Each line from the one containing "What bpy script" through the one containing "FACE_WIDTH = 6.0 * MM" is to be retyped exactly, both end lines included, and all other lines left out.
□ □ □ □
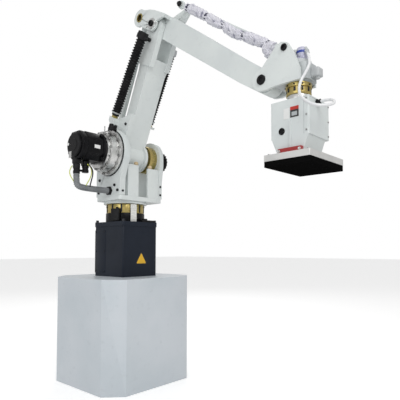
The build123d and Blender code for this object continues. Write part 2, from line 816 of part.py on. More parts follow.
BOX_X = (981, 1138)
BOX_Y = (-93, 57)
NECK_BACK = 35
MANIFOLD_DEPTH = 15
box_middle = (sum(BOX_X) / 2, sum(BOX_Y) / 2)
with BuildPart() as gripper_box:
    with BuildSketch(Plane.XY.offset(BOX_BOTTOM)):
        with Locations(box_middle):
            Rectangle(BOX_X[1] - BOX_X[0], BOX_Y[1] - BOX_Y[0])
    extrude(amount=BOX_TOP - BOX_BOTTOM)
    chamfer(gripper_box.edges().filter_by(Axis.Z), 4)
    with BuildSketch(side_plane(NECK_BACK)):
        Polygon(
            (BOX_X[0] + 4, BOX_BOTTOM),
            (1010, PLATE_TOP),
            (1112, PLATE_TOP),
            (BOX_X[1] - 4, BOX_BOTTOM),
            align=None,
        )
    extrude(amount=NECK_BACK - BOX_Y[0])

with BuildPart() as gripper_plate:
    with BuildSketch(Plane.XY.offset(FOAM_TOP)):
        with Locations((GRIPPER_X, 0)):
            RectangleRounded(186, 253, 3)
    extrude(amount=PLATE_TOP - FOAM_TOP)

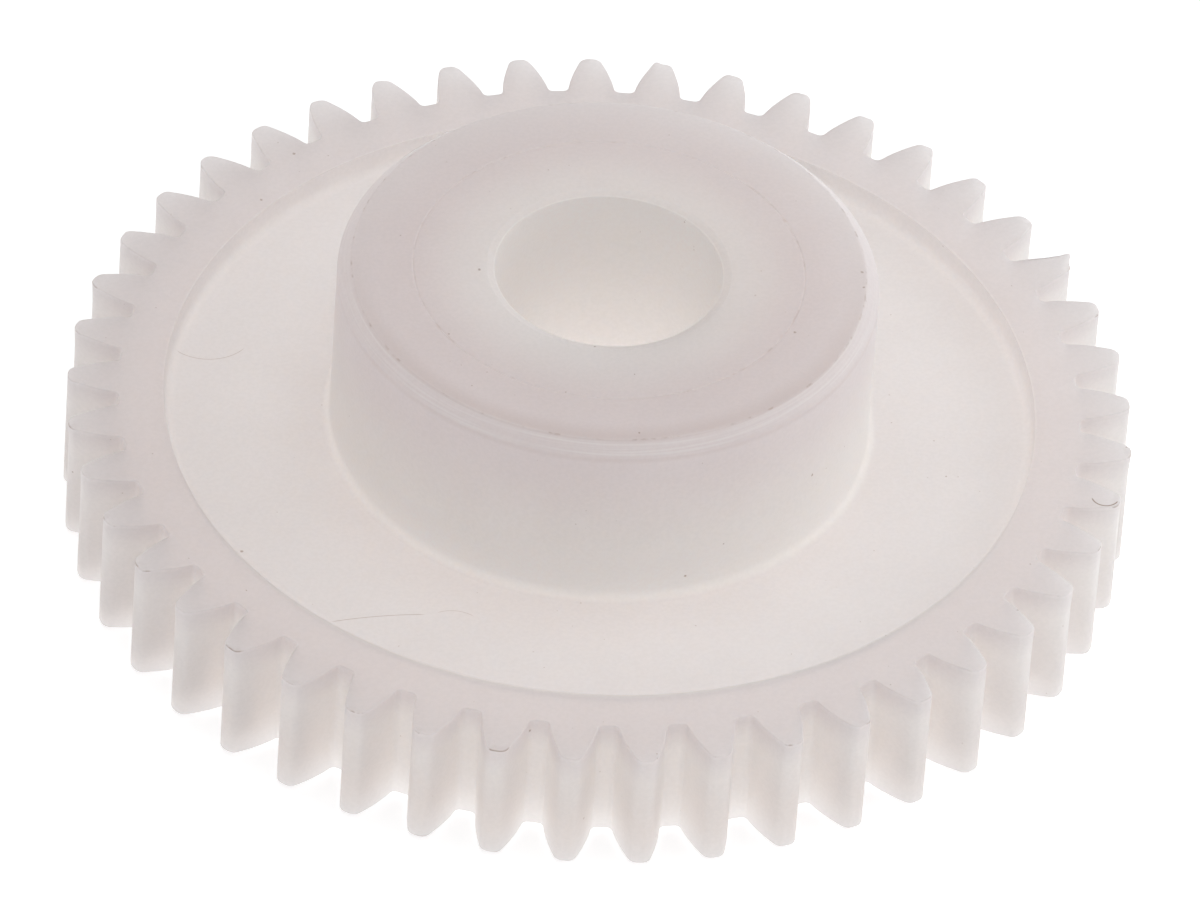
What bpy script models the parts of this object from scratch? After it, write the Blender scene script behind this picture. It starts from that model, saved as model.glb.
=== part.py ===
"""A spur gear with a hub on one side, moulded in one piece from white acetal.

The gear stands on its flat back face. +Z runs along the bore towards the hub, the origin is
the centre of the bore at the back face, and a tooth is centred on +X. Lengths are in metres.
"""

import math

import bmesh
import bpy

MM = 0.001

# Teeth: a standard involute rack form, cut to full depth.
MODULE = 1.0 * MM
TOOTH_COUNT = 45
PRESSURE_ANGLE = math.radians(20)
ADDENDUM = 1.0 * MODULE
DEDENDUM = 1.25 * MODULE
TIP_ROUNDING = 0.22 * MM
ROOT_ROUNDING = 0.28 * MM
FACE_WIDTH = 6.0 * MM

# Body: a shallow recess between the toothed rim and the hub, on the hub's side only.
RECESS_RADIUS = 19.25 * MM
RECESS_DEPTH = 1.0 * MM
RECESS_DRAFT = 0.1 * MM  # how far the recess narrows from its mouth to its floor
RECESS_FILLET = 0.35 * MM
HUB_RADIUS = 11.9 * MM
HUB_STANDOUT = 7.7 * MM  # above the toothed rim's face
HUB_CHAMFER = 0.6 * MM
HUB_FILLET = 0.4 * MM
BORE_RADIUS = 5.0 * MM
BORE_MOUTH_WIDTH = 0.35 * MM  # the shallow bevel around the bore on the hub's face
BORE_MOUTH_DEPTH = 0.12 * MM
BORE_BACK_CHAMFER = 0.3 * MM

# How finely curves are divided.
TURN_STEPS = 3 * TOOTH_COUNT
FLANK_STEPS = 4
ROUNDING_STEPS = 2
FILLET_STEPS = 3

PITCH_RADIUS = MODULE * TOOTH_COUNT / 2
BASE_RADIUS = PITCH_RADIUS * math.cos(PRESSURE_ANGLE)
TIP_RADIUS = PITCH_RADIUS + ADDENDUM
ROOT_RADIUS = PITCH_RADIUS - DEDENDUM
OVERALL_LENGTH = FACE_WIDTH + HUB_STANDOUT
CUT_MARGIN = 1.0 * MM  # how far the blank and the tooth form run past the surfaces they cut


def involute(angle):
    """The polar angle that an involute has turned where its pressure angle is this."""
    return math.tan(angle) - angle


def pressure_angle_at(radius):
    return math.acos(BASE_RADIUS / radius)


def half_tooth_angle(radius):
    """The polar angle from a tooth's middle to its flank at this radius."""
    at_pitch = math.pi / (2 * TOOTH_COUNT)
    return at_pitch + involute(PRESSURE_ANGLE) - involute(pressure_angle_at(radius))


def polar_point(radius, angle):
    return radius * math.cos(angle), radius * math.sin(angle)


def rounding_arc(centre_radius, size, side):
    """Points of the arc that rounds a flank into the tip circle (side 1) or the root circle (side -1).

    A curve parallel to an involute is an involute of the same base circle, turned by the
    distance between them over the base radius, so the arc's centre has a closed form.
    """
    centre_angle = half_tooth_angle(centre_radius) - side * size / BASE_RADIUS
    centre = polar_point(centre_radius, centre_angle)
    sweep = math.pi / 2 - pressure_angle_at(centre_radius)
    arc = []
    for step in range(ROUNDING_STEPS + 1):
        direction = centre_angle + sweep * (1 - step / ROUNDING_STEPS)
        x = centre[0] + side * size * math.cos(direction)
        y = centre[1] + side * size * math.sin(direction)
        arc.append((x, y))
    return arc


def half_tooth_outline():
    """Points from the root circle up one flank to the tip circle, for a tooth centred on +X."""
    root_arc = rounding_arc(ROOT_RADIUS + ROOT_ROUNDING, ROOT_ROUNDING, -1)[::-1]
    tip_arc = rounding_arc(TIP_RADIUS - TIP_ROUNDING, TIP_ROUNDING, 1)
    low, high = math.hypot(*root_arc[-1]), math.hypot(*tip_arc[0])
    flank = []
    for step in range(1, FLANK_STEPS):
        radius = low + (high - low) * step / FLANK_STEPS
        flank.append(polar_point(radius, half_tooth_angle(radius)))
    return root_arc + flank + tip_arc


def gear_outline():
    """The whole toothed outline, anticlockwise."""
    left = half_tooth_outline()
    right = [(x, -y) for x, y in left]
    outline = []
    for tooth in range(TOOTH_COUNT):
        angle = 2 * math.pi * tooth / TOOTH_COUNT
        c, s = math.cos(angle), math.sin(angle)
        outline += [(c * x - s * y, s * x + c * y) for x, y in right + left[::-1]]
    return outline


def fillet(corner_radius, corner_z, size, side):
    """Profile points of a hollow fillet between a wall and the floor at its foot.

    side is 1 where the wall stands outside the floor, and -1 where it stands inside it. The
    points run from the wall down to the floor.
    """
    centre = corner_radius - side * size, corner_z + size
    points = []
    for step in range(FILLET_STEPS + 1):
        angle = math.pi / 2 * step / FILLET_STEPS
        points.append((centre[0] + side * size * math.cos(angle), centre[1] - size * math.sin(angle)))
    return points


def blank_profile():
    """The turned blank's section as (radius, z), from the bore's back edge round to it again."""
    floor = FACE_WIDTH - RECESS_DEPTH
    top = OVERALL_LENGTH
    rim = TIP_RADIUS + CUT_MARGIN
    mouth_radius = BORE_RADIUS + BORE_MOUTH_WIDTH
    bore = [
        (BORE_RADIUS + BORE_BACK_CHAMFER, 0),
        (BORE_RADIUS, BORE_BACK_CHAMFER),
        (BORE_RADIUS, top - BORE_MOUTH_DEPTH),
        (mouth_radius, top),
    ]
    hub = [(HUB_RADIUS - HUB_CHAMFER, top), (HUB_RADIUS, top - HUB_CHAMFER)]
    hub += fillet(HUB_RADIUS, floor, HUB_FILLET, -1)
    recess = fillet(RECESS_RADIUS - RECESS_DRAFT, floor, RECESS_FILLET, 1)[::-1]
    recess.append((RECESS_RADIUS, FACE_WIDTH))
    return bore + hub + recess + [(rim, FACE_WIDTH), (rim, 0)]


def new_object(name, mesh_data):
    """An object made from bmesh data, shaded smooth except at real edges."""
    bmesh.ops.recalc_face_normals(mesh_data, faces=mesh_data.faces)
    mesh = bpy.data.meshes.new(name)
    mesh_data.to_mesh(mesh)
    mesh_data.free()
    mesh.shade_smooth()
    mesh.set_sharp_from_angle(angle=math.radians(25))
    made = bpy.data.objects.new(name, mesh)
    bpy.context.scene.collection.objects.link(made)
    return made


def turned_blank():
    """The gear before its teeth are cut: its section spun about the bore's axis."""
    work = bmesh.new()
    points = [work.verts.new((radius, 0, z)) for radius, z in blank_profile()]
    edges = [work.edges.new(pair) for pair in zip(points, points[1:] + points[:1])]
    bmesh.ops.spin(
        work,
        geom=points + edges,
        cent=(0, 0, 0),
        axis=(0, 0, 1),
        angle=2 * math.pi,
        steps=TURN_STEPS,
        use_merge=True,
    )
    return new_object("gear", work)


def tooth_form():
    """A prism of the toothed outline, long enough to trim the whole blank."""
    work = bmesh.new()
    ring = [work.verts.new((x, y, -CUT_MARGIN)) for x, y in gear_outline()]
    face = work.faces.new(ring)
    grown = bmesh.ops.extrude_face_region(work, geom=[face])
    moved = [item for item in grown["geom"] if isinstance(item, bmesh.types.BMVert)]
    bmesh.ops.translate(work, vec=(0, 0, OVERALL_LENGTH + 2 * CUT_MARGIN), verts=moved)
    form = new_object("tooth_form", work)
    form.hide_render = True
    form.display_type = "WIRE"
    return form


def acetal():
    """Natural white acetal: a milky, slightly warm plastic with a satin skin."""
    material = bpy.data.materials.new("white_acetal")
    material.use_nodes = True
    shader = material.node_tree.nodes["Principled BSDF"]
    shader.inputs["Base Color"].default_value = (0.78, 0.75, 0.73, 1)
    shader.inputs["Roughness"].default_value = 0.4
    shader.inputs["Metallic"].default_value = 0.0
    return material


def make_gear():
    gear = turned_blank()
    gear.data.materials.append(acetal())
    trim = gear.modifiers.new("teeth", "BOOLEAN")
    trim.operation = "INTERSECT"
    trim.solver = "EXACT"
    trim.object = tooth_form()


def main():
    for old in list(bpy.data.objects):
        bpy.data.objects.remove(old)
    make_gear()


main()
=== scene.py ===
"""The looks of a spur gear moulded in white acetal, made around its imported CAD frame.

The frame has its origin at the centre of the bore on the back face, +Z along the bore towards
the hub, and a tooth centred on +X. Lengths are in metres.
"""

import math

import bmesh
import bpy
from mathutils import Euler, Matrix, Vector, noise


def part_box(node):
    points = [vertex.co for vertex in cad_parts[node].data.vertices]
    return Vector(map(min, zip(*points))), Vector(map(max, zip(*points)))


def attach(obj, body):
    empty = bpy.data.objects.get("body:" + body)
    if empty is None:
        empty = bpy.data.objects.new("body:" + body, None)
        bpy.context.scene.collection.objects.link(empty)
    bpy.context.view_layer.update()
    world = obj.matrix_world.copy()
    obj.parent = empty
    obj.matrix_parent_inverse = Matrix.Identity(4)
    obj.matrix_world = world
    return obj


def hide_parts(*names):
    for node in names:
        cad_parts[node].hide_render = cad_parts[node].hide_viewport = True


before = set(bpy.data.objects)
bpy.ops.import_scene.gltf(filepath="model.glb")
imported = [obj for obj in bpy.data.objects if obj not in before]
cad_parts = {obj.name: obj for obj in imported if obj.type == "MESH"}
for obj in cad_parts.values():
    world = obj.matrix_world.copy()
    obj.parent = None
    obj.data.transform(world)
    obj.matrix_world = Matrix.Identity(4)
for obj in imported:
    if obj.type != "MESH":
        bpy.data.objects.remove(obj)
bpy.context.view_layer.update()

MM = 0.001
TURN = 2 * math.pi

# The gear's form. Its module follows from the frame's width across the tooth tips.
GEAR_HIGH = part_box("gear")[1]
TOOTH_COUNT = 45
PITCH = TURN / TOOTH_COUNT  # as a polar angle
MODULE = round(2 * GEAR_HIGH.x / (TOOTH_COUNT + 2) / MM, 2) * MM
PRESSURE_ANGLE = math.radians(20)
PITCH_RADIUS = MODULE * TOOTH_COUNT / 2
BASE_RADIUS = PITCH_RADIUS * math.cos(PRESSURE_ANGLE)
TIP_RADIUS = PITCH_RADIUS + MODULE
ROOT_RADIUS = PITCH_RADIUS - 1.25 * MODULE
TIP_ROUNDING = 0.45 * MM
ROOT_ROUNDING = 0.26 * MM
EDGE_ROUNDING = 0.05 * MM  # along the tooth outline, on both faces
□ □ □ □
### RESPONSE TO THE EXERCISE:
What bpy script models the parts of this object from scratch? After it, write the Blender scene script behind this picture. It starts from that model, saved as model.glb.
=== part.py ===
"""A spur gear with a hub on one side, moulded in one piece from white acetal.

The gear stands on its flat back face. +Z runs along the bore towards the hub, the origin is
the centre of the bore at the back face, and a tooth is centred on +X. Lengths are in metres.
"""

import math

import bmesh
import bpy

MM = 0.001

# Teeth: a standard involute rack form, cut to full depth.
MODULE = 1.0 * MM
TOOTH_COUNT = 45
PRESSURE_ANGLE = math.radians(20)
ADDENDUM = 1.0 * MODULE
DEDENDUM = 1.25 * MODULE
TIP_ROUNDING = 0.22 * MM
ROOT_ROUNDING = 0.28 * MM
FACE_WIDTH = 6.0 * MM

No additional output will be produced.